A new report has accused Australia of abandoning hundreds of refugees and asylum seekers in Papua New Guinea and leaving them in a situation that resembles punishment rather than protection.
Amnesty International documents how refugees and asylum seekers were evicted from the Manus Island detention centre in November and moved to newer but inadequate facilities where it says violence from the local community remains a constant threat.
The author of the report Kate Schuetze said the new centres are not only a safety risk, but they are also without basic services.
The research was based on interviews with 55 refugees and asylum seekers.
Many refugees told Amnesty International they were afraid to leave the centres, as several refugees had been attacked in recent years and police had refused to act.
Amnesty said the refugees are caught in a hostile situation, where there have been repeated roadblocks by a landowner, disputes between service providers and local residents protesting.
Police have also advised them to return to their accommodation by six each night for security reasons.

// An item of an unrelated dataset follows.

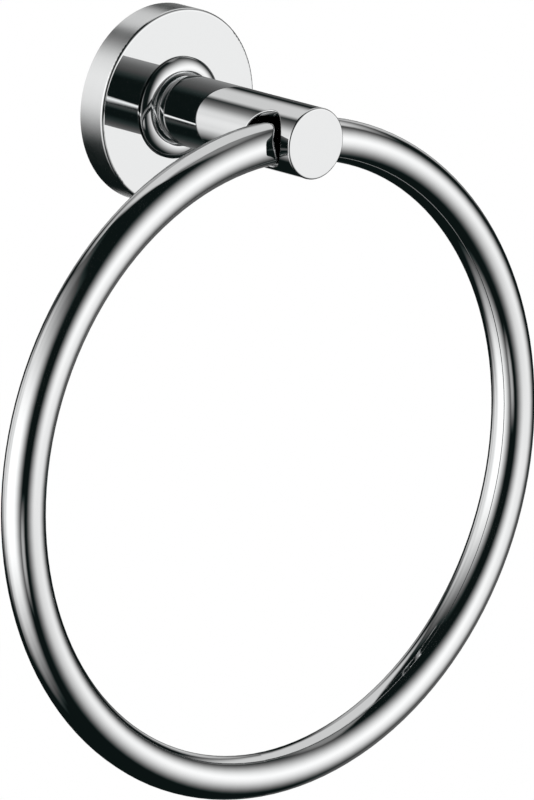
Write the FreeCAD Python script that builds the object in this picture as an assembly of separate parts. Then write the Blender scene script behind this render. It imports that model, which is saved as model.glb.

Amnesty International said the trauma of the situation has taken a toll, with 88 percent of refugees suffering from depression or post-traumatic stress disorder.
Despite this, the new centres are only served by one small medical clinic and a public hospital, which Amnesty says is far from adequate to meet the mens' needs.
The report said PNG authorities have also failed to provide regular information about claims for refugee status, access to identity and travel documents, or the ability to obtain work long-term.
It says settlement in PNG has proven near difficult for refugees who have attempted it, given the difficulties of earning a living and the constant threat of violence.
Amnesty International said after nearly five years, the Australian Government has provided no viable or sustainable options for the refugees it forcibly transferred to PNG.
Although the agency does acknowledge around 83 have been accepted for resettlement in the United States, but this is a lengthy and arbitrary process that is not open to everyone.